During deferred reference resolution, relationships are catalogued between modules in which deferred references are found and those providing the corresponding referenced objects. In addition, module ordering dependencies are established on the basis that some kinds of objects must be initialised before being used in other parts of the program. As a result, the modules providing such objects must themselves be initialised before the modules referencing such objects. More information on this topic can be found in the import sequencing documentation.
With all dependencies resolved, further work can be done with the details within each module. The resolving module provides the functionality to each module instance to perform such work.
Thus, attribute details for each module and its classes are finalised. Meanwhile, modules that are still hidden are removed from the program.
External names will not have been resolved during the inspection process, but with information about the whole program, it becomes possible to identify names and to determine whether attribute accesses involving those names can also be identified. Thus, name references from each namespace are investigated in turn as follows.

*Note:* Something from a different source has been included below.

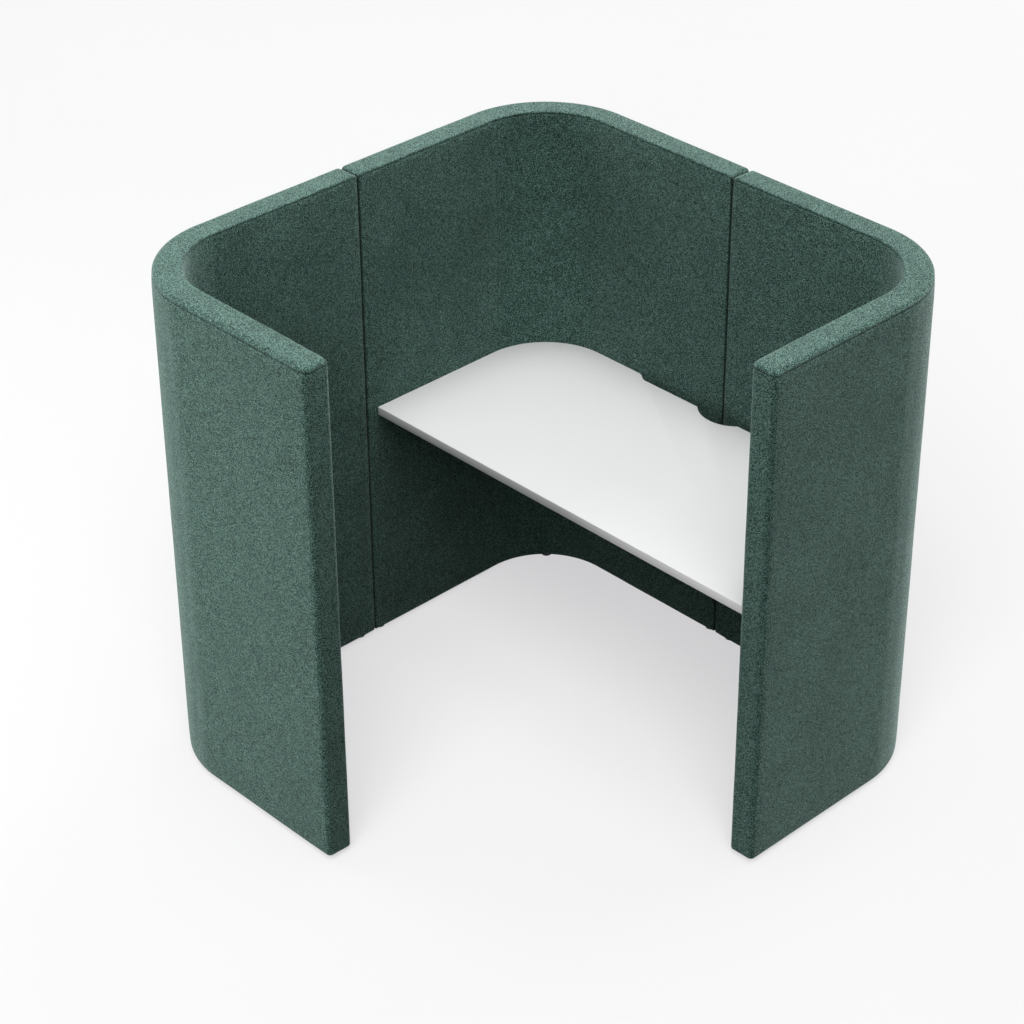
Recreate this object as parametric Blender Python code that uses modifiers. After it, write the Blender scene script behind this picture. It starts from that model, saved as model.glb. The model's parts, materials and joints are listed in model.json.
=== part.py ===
"""Study carrel: three identical upholstered corner modules round a fitted desk.

Each module is a padded panel bent through 90 degrees. Left, back and right modules enclose
three and a half sides of a rounded square, and the fourth corner is the entrance. The desk
spans the carrel in front of the rear wall. Nine levelling glides carry the modules.

Frame: metres, +Z up, origin on the floor under the middle of the rounded square.
+Y points at the wall that the user faces, and the entrance is the (+X, -Y) corner.
"""
import math

import bmesh
import bpy
from mathutils import Matrix

# ---------------------------------------------------------------- driving dimensions (metres)
SIDE = 1.520             # outer side of the rounded square
HEIGHT = 1.450           # floor to top of the panels
PANEL = 0.075            # thickness of an upholstered panel
CORNER_R = 0.2875        # outer radius of each bent corner
SEAM_GAP = 0.003         # gap between neighbouring modules
FLOOR_GAP = 0.0145       # underside of the covers above the floor
EDGE_R = 0.013           # rounding of the top and end edges
BOTTOM_R = 0.008         # rounding of the bottom edges
CLEAR = 0.0003           # gap kept between touching pieces

FABRIC = 0.0025          # cover thickness
HEM = 0.011              # width of fabric turned in under the panel
FRAME_W = 0.045          # width of the wooden frame members
PLY = 0.012              # thickness of the bent plywood core
BASE_BOARD_H = 0.028
TOP_BOARD_H = 0.018
POST_L = 0.030           # depth of an end post along the wall
POST_INSET = 0.014       # end post behind the panel's end face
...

Each name referencing a static object is considered a constant access of that object. However, given a number of accompanying attributes describing an access, each attribute is added in turn, and the resulting object path identified. If the path identifies a constant object, the next attribute in the access chain is added and the resulting object path identified, and so on. The maximal collection of attributes identifying a constant object is then recorded as a constant access, with any remaining attributes in the access chain retained for traversal in a later phase.
Names yielding constant accesses do not need to have their identity deduced through the application of attribute usage.
During inspection, initialisers will have been recorded in terms of expression results such as names, invocations, readily-identifiable instances, and attribute accesses. With details of the whole program plus constant accesses having been made available, such results may be definitively identified and associated with initialised names.
Alias information may also be refined at this point by identifying attribute accesses that are used to initialise names.
With class contents and relationships identified, class attribute inheritance and instance attribute availability can be defined. Some classes may depend on external state for their initialisation, and so additional module dependencies may be defined at this stage. The importer module contains the functionality to conduct these whole-program activities.
Once inspection is complete, the available knowledge concerns the whole program and not merely individual modules or parts of the program. However, only limited efforts have been made until this point, notably in the acquisition of statically-defined object details when referencing names or attributes, to integrate the different modules. The deduction process is concerned with such integration.